To reveal how certain mismatches were recognized by Cas9 to obtain high-effective DNA cleavage in comparison with other mismatches, the authors determined the structure that Cas9 combined 18–20 mm DNA. Particles of the structure contained both linear and kinked duplex conformations, implying that this more tolerant mismatch also experiences a structural transition similar to that of 12–14 mm DNA.1 Meanwhile, HNH docking at the shearing site of the TS was observed in the structure.1 These indicate that Cas9 is the fully active conformation in the structure, and the kink of the TS-sgRNA duplex is concerned with HNH docking. In addition, in the structure, RuvC (comprises ten beta-sheets and nine alpha-helices, which share structural similarity with RNase H, for example, Escherichia coli RuvC) active site hydrolyzing nucleotide displayed a histidine-mediated catalytic model.1 The high-quality cryo-EM density of the helixes L1 and L2 was observed,1 the atomic interface interaction of which indicates that TS and NTS cleavage is couple. The 18–20 mm presented a distinctive duplex conformation at the position of the mismatch, which was stabilized by RuvC residues,1 implying that the residues only participated in the mismatch combining, instead of the on-target activation. Based on these structural works, the authors designed a high-fidelity variant (SuperFi-Cas9) with extreme-low mismatch rates and near wild-type cleavage efficiency, which has an ability to distinguish between on-target DNA and off-target DNA without harming the efficiency of DNA cleavage.1 But the efficacy of the variant still needs to be verified in cells or animal models in future works.

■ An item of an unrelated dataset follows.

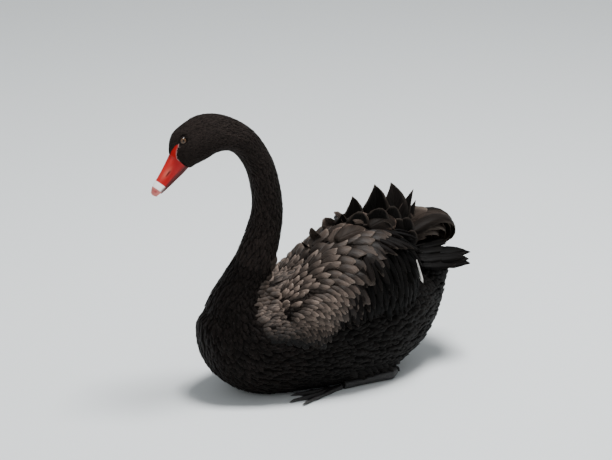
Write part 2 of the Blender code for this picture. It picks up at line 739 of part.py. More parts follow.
def main():
    clear_scene()
    materials = {
        "body": make_material("body_plumage", (0.020, 0.018, 0.017), 0.75),
        "head": make_material("head_plumage", (0.016, 0.014, 0.013), 0.70),
        "wing": make_material("wing_plumage", (0.035, 0.030, 0.027), 0.75),
        "bill": make_material("bill_horn", (0.60, 0.045, 0.035), 0.35),
        "bill_under": make_material("bill_under_horn", (0.16, 0.012, 0.012), 0.40),
        "eye": make_material("eye_glass", (0.25, 0.11, 0.03), 0.08),
        "leg": make_material("leg_skin", (0.035, 0.035, 0.037), 0.60),
    }
    torso = make_torso(materials["body"])
    head, eyes = make_head(materials)
    make_object("neck_upper", neck_mesh(HEAD_END, UPPER_END, GAP), materials["head"])
    make_object("neck_middle", neck_mesh(UPPER_END, MIDDLE_END, GAP), materials["head"])
    neck_lower = make_object("neck_lower", neck_mesh(MIDDLE_END, LOWER_END, GAP),
                             materials["body"])
    cut_clear(torso, [neck_lower])
    for bill in make_bill(materials):
        cut_clear(bill, [head])
    tail = make_tail(materials["body"])
    cut_clear(tail, [torso])
    for name, side in (("left", -1), ("right", 1)):
        wing = make_wing("wing_" + name, side, materials["wing"])
        cut_at_midline(wing, side)
        cut_clear(wing, [torso, neck_lower, tail])
        leg = make_leg("leg_" + name, side, materials["leg"])
        foot = make_foot("foot_" + name, side, materials["leg"])
        cut_clear(leg, [torso])
        cut_clear(foot, [torso, leg])


main()
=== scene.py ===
"""Looks of the black swan: one skin, its coat of feathers, the bill, eyes, legs and feet.

The swan faces -X, its left side is at -Y and +Z is up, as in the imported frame.
Everything is in metres.
"""

import json
import math

import bpy
import numpy as np
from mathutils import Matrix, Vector
from mathutils.bvhtree import BVHTree

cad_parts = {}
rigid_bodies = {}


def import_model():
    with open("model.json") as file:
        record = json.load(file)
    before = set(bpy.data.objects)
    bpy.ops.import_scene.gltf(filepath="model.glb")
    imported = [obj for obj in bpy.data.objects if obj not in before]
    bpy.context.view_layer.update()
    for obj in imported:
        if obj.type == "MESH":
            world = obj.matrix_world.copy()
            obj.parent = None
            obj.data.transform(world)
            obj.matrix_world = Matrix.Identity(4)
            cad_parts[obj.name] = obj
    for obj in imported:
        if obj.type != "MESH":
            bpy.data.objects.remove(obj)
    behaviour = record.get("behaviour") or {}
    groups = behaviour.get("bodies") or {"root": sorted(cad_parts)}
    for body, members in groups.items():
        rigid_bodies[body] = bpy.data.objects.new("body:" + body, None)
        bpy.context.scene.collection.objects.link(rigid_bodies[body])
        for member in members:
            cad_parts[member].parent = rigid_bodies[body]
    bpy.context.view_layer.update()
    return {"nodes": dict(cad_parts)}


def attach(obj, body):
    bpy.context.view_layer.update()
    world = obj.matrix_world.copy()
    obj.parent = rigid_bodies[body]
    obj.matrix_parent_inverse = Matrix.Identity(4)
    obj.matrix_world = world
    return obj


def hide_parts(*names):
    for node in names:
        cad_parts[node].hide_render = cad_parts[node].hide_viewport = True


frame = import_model()
nodes = frame["nodes"]
rng = np.random.default_rng(23)


# Studio: a plain pale floor under a large soft light, seen from the photo's angle.
# The camera looks down on the bird from its left front, as from a bank.
VIEW_TURN = math.radians(-28)
VIEW_PITCH = math.radians(18.8)
CAMERA_AT = (-1.988, -3.700, 1.693)
LENS = 155.7
FLOOR_SIZE = 24.0
# For each lamp: its place, size and power
LAMPS = (((0.45, -0.35, 3.5), 1.1, 215.0),
         ((-3.0, -2.6, 2.0), 2.4, 30.0),
         ((2.8, -1.6, 2.2), 2.0, 14.0))
LAMPS_FACE = Vector((0, 0, 0.2))


def linear(code):
    """A colour of the screen, as six hex digits, in linear light."""
    parts = [int(code[i:i + 2], 16) / 255 for i in (1, 3, 5)]
    return np.array([c / 12.92 if c <= 0.04045 else ((c + 0.055) / 1.055) ** 2.4 for c in parts])


def plug(tree, node, links):
    """Feeds a node's inputs, each from a node's first output or from one that is named."""
    for key, source in links.items():
        source, output = source if isinstance(source, tuple) else (source, 0)
        tree.links.new(source.outputs[output], node.inputs[key])


def add_node(tree, kind, settings=None, links=None):
    """One node with its settings and what is plugged into it."""
    node = tree.nodes.new("ShaderNode" + kind)
    for key, value in (settings or {}).items():
        if isinstance(key, str) and hasattr(node, key):
            setattr(node, key, value)
        else:
            node.inputs[key].default_value = value
    plug(tree, node, links or {})
    return node


def new_material(name, roughness, settings=None):
    """A material and its shader; numbers and colours go on the shader's own sockets."""
    material = bpy.data.materials.new(name)
    material.use_nodes = True
    shader = material.node_tree.nodes["Principled BSDF"]
    shader.inputs["Roughness"].default_value = roughness
    for key, value in (settings or {}).items():
        shader.inputs[key].default_value = value
    return material, material.node_tree, shader


def select_only(piece):
    bpy.ops.object.select_all(action="DESELECT")
    piece.select_set(True)
    bpy.context.view_layer.objects.active = piece


bpy.ops.object.select_all(action="DESELECT")
bpy.ops.object.camera_add(location=CAMERA_AT,
                          rotation=(math.pi / 2 - VIEW_PITCH, 0.0, VIEW_TURN))
camera = bpy.context.object
camera.data.lens = LENS
camera.data.sensor_width = 36.0
camera.data.clip_end = 60.0
bpy.context.scene.camera = camera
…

In previous studies, many structural forms of CRISPR-Cas9 were determined, including Cas9 monomer (PDB ID: 4CMP), Cas9-sgRNA binary complex (PDB ID: 4ZT0), and Cas9-sgRNA-DNA ternary complexes (PDB IDs: 4OO8, 4UN3, 5F9R, 5Y36, and 6O0Y). In these structures, only the ternary complexes may be suitable for exploring the off-target effects of Cas9. However, their DNA substrates are only on-target DNA double strands without mismatch. And except 6O0Y,4 the residues Asp10 and His840 of the catalytic centers in the other structures are mutated into Ala,5 the atomic models of which are not the actually catalytic-active conformation (Fig. 1). For this, it is very difficult to clearly elucidate the mechanisms of Cas9 off-target effects in the active state using these structures. Therefore, the structures of Cas9-sgRNA–DNA ternary complexes in different mismatch states were resolved by Bravo et al. to compensate for the deficiencies of the earlier Cas9 structures, and have important implications for understanding and elucidation of the off-target mechanisms of Cas9. However, now it is not clear whether the rules revealed by Bravo et al. are appropriate for more complex forms of the off-target sites in the entire genome.

Fig. 1
figure 1

Structures of CRISPR-Cas9 at different states. a Domains of the Cas9-sgRNA-DNA ternary complex are marked by different colors. Cas9 contains 1368 amino acids. b The structures are determined by X-ray diffraction or Cryo-electron microscopy, including Cas9 monomer (PDB ID: 4CMP), Cas9-sgRNA binary complex (PDB ID: 4ZT0), and Cas9-sgRNA-DNA ternary complexes (PDB IDs: 4OO8, 4UN3, 5F9R, 5Y36)

Taken together, Bravo and colleagues’ work provides a systematic study for Cas9 recognizing mismatches at the atomic level, and offers underlying structural insights into the off-target mechanisms of Cas9. Meanwhile, this work also provides structural guidance for the development of next-generation Cas9 variants with high efficiency and high specificity.